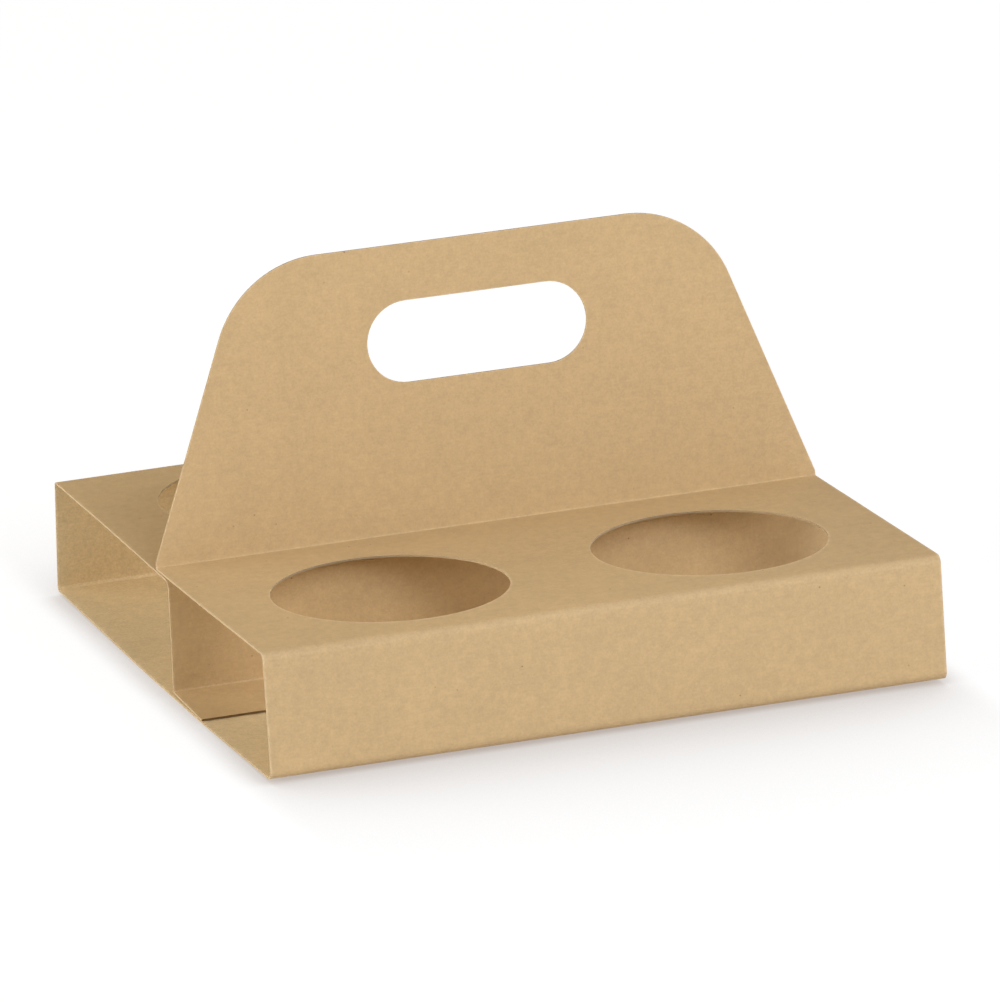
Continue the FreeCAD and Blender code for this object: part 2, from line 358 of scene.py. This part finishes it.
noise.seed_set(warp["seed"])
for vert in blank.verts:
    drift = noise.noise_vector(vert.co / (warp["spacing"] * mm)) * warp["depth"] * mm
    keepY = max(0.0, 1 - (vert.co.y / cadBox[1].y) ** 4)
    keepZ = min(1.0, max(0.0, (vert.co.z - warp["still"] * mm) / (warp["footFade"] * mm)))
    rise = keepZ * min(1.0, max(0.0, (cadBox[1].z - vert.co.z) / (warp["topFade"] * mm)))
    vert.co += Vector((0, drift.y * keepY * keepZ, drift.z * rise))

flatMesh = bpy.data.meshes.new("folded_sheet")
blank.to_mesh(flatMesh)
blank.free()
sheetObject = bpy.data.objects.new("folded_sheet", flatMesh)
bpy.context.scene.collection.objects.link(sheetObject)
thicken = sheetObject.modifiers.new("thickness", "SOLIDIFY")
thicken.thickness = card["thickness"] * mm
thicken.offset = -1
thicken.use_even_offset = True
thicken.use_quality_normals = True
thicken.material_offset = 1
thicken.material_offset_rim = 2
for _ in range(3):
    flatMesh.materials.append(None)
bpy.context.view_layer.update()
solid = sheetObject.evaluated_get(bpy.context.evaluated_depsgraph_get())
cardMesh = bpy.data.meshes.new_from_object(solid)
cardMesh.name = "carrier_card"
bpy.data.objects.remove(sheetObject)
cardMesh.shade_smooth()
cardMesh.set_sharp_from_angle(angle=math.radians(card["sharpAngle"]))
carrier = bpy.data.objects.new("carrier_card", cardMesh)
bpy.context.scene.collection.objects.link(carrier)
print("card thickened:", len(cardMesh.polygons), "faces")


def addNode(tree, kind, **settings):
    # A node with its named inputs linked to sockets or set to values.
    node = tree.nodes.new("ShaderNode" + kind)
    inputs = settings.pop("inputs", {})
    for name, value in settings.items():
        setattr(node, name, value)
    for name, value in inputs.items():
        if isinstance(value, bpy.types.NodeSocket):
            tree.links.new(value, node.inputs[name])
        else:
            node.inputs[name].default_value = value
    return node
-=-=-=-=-
◆ **Written task**: Your task is to repeat every line exactly.

◆ **Worked answer**:
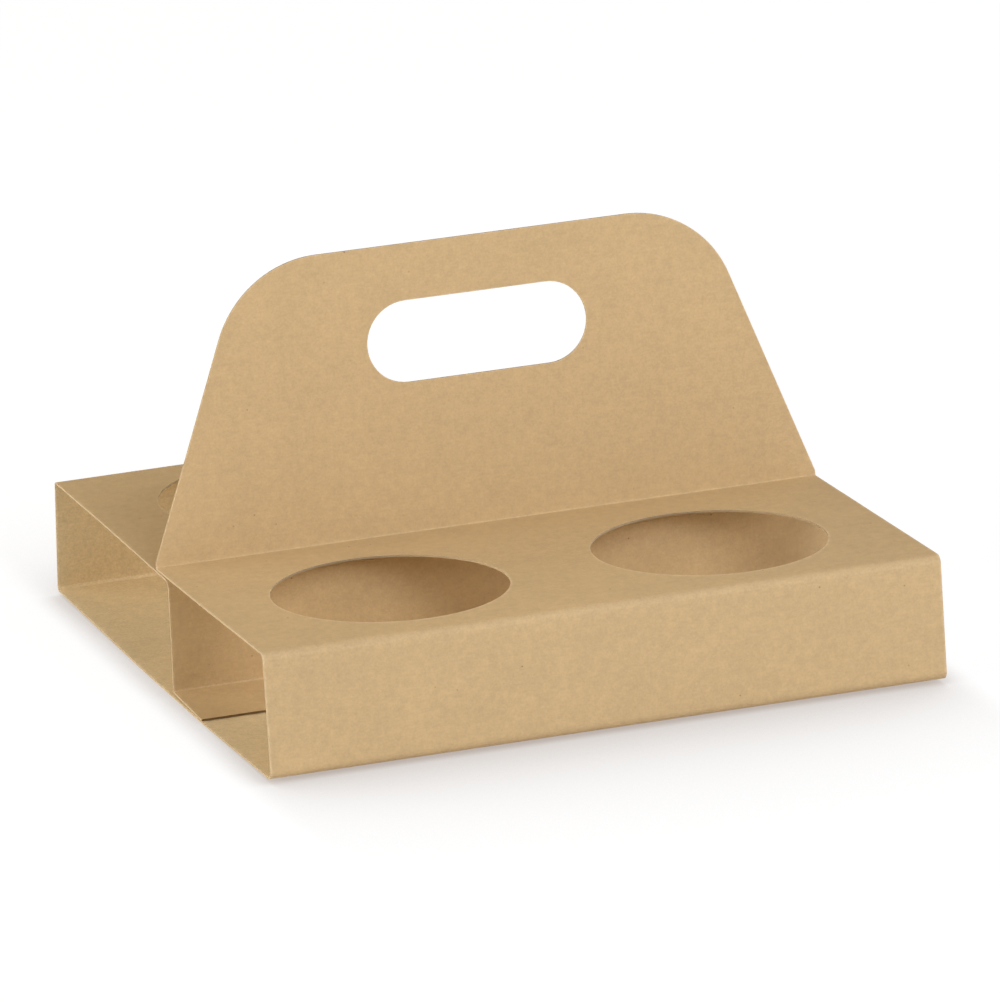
Continue the FreeCAD and Blender code for this object: part 2, from line 358 of scene.py. This part finishes it.
noise.seed_set(warp["seed"])
for vert in blank.verts:
    drift = noise.noise_vector(vert.co / (warp["spacing"] * mm)) * warp["depth"] * mm
    keepY = max(0.0, 1 - (vert.co.y / cadBox[1].y) ** 4)
    keepZ = min(1.0, max(0.0, (vert.co.z - warp["still"] * mm) / (warp["footFade"] * mm)))
    rise = keepZ * min(1.0, max(0.0, (cadBox[1].z - vert.co.z) / (warp["topFade"] * mm)))
    vert.co += Vector((0, drift.y * keepY * keepZ, drift.z * rise))

flatMesh = bpy.data.meshes.new("folded_sheet")
blank.to_mesh(flatMesh)
blank.free()
sheetObject = bpy.data.objects.new("folded_sheet", flatMesh)
bpy.context.scene.collection.objects.link(sheetObject)
thicken = sheetObject.modifiers.new("thickness", "SOLIDIFY")
thicken.thickness = card["thickness"] * mm
thicken.offset = -1
thicken.use_even_offset = True
thicken.use_quality_normals = True
thicken.material_offset = 1
thicken.material_offset_rim = 2
for _ in range(3):
    flatMesh.materials.append(None)
bpy.context.view_layer.update()
solid = sheetObject.evaluated_get(bpy.context.evaluated_depsgraph_get())
cardMesh = bpy.data.meshes.new_from_object(solid)
cardMesh.name = "carrier_card"
bpy.data.objects.remove(sheetObject)
cardMesh.shade_smooth()
cardMesh.set_sharp_from_angle(angle=math.radians(card["sharpAngle"]))
carrier = bpy.data.objects.new("carrier_card", cardMesh)
bpy.context.scene.collection.objects.link(carrier)
print("card thickened:", len(cardMesh.polygons), "faces")


def addNode(tree, kind, **settings):
    # A node with its named inputs linked to sockets or set to values.
    node = tree.nodes.new("ShaderNode" + kind)
    inputs = settings.pop("inputs", {})
    for name, value in settings.items():
        setattr(node, name, value)
    for name, value in inputs.items():
        if isinstance(value, bpy.types.NodeSocket):
            tree.links.new(value, node.inputs[name])
        else:
            node.inputs[name].default_value = value
    return node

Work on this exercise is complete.